El último proceso electoral en Bolivia pone de manifiesto, por enésima vez, la maldición latinoamericana marcada por la impresionante sucesión de dictaduras de distinto corte y estilo, pero que se van consolidando en medio de la sumisión y apatía de los pueblos que, a lo mejor, eligieron con entusiasmo a un dirigente sin imaginar que éste llegaba con la ambición de eternizarse en el poder. Evo Morales no fue la excepción y tras su elección en el 2005, que fue vista como una legítima reivindicación de la mayoría indígena boliviana, impulsó cambios, pero diversas circunstancias lo llevaron a buscar un voto de confianza de la ciudadanía en el 2008, el que recibió con casi 70 por ciento de los votos, y ello abrió la puerta para su primera reelección en el 2009 y nuevamente en el 2014.

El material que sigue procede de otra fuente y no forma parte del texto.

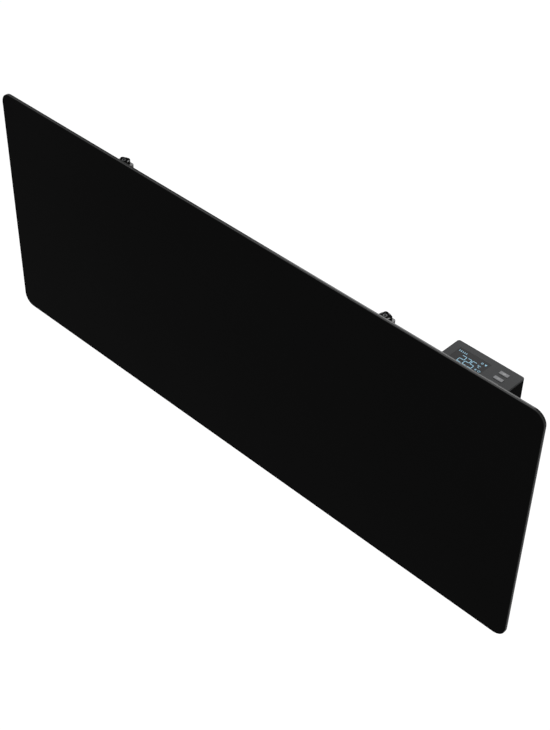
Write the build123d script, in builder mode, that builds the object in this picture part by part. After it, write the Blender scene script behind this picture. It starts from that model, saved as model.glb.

Seguidamente modificó la Constitución, tras lograr que la misma fuera declarada “inconstitucional” (tremendo contrasentido legal), se lanzó a la búsqueda este año de otra reelección, apuntando a convertirse en otro de los eternos dictadores de esta región del mundo tan marcada por la presencia de regímenes autoritarios que gobiernan de espaldas a la voluntad popular.

Esta vez, sin embargo, el pueblo boliviano detectó anomalías serias en el proceso, especialmente un apagón como aquel que aquí vivimos cuando fue electo Álvaro Arzú, y la misma misión de observación de la OEA hizo públicas sus críticas, dando lugar a que se incrementara la ola de protesta contra el gobernante y su equipo. La Policía Nacional de Bolivia se sumó al movimiento de huelga, dejando a Evo en manos de sus aliados en el Ejército que, ante la presión popular, terminaron por abandonarlo ayer domingo, forzando a la renuncia del Presidente y su equipo.

Las dictaduras no siempre son unipersonales como fueron aquí las de Barrios, Estrada Cabrera y Ubico, sino a veces tienen varios rostros como las que encarnaron Arana, Laugerud y Lucas, pero también puede ser más amorfas, pero no menos lacerantes, como es ahora la Dictadura de la Corrupción que puede cambiar de rostros con enorme facilidad, pero sigue siendo la misma que explota sin fin los recursos nacionales para acumular ventajas y privilegios en manos de unos pocos. No es una dictadura encarnada por políticos porque éstos son piezas de recambio que la misma tiranía va usando a su conveniencia tras comprarles la conciencia, pero se trata de una forma odiosa, quizá hasta más grave e insidiosa, que las que podemos llamar Dictaduras tradicionales. Lástima grande que aquí no tengamos un pueblo que, como el boliviano, sepa decir ¡Ya Basta!